Mamdani also maintains that Amos n’ Andy was finally cancelled in 1965 due to the “political influence” of “inarticulate” Watts Rioters – 30000+ rioters; 34 deaths; $40 million damage – in Los Angeles. The riot was, in fact, triggered by an altercation between allegedly racist police and an African-American motorist. A subsequent commission of enquiry makes no reference to the show.
What, then, is Mamdani’s evidence? Both events took place in the same year: 1965. But, so did relatively non-violent protests in Selma, Alabama, and the passage of pivotal US civil rights legislation. Perhaps peaceful, coordinated actions have more effect in the longer term than riotous acts.
Mamdani ended his riposte by asking the pro-Rose, UCT e-mailers if they would stand up and answer the question: Would you also invite Streicher and the promoters of the Rwandan genocide to give the Davie Memorial Lecture? Then he declared that the “Islamophobic” Rose had no democratic right to have the honour to give the Academic Freedom Lecture at UCT and “congratulated” Price for banning Rose.
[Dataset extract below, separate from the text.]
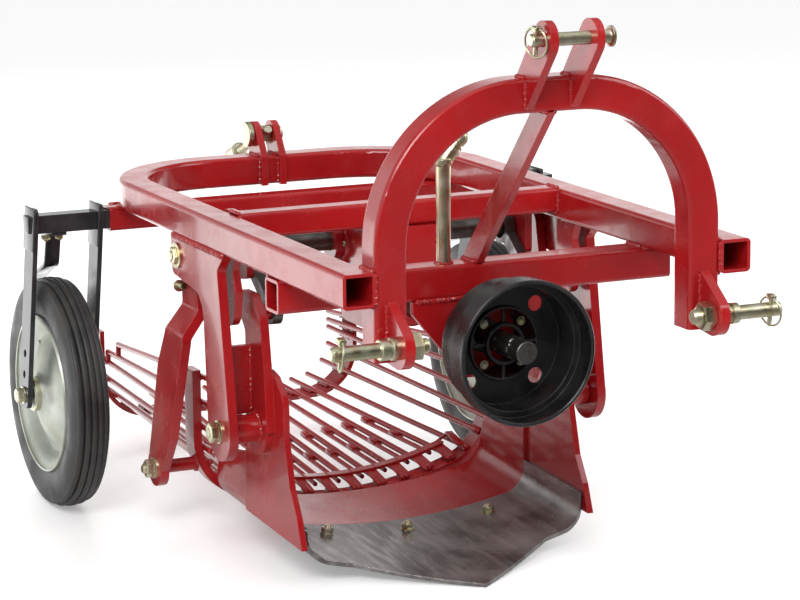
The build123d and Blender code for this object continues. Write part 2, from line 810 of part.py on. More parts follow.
write("rim_left", rim(left_wheel_x))
write("rim_right", mirrored(rim(right_wheel_x)))
write("wheel_fork_left", wheel_fork(left_lean, left_bar_end))
write("wheel_fork_right", mirrored(wheel_fork(right_lean, right_bar_end)))
write("scraper_left", scraper(left_wheel_x))
write("scraper_right", mirrored(scraper(right_wheel_x)))
write("rear_clevis", rear_clevis())
write("levelling_screw", levelling_screw())
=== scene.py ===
import json
from math import ceil, cos, pi, radians, sin, sqrt, tau
from types import SimpleNamespace

import bmesh
import bpy
from mathutils import Matrix, Vector
from mathutils.bvhtree import BVHTree


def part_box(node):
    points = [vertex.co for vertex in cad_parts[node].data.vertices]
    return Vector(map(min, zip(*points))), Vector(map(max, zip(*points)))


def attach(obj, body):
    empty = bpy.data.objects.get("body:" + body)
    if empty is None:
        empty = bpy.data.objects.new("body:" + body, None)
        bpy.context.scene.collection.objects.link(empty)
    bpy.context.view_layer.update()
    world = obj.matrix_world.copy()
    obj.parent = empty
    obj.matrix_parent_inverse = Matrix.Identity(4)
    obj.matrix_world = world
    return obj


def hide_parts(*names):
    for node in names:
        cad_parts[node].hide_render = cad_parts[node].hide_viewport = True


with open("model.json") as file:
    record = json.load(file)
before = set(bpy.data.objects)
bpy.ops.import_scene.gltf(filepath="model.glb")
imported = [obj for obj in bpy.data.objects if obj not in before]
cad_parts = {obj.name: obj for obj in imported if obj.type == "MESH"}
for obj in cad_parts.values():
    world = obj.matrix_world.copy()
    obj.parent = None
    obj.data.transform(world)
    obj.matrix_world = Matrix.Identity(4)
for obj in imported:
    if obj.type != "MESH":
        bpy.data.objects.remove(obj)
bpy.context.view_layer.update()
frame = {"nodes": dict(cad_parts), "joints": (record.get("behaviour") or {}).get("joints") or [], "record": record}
nodes = frame["nodes"]
scene = bpy.context.scene
print("frame loaded:", len(nodes), "nodes")

bothSides = (("left", -1), ("right", 1))
moveTo = Matrix.Translation


def span(node):
    low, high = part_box(node)
    return SimpleNamespace(left=low.x, right=high.x, front=low.y, rear=high.y, low=low.z, high=high.z)


def awayFromMiddle(box):
    # how far a node's inner and outer faces stand from the digger's middle plane
    return sorted((abs(box.left), abs(box.right)))


def midOf(node):
    low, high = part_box(node)
    return (low + high) / 2


def hinge(name):
    return Vector(next(joint["pos_m"] for joint in frame["joints"] if joint["name"] == name))


def aimAt(place, axis, roll=0):
    # the local Z runs along axis
    turn = Vector(axis).to_track_quat("Z", "Y").to_matrix().to_4x4()
    return moveTo(place) @ turn @ Matrix.Rotation(roll, 4, "Z")


def addPart(bm, part, matrix):
    # puts a small bmesh into a bigger one and frees it
    bmesh.ops.transform(part, matrix=matrix, verts=part.verts)
    holder = bpy.data.meshes.new("holder")
    part.to_mesh(holder)
    part.free()
    bm.from_mesh(holder)
    bpy.data.meshes.remove(holder)


def addObject(name, data):
    made = bpy.data.objects.new(name, data)
    scene.collection.objects.link(made)
    return made


def edgesOf(verts):
    return list({e for v in verts for e in v.link_edges})


def extrudeRing(part, edges):
    made = bmesh.ops.extrude_edge_only(part, edges=edges)["geom"]
    verts = [g for g in made if isinstance(g, bmesh.types.BMVert)]
    return verts, [g for g in made if isinstance(g, bmesh.types.BMEdge)]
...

Since these e-mailers were not present, they were unable to answer Mamdani’s question with an unequivocal “NO”! With regard to ‘democratic rights’, Price has steadfastly refused to conduct democratic, anonymous, vote-based surveys of the UCT Community on any aspect of decolonization or fallism, let alone defining and defending academic freedom. With regard to ‘honour’, the unilateral action by the Price-led Executive to override a decision by the Academic Freedom Committee (whose job it is to select Davie Lecture speakers – including Mamdani) without consulting Senate confers none on UCT’s leadership.
The Davie-Rose-Mamdani ‘affair’ is, at best, the misuse of public intellectualism to undermine Davie’s vision, defame Rose and eminent UCT ‘universal scholars’ and contribute to the collapse of academic freedom in order to promote destructive decolonization.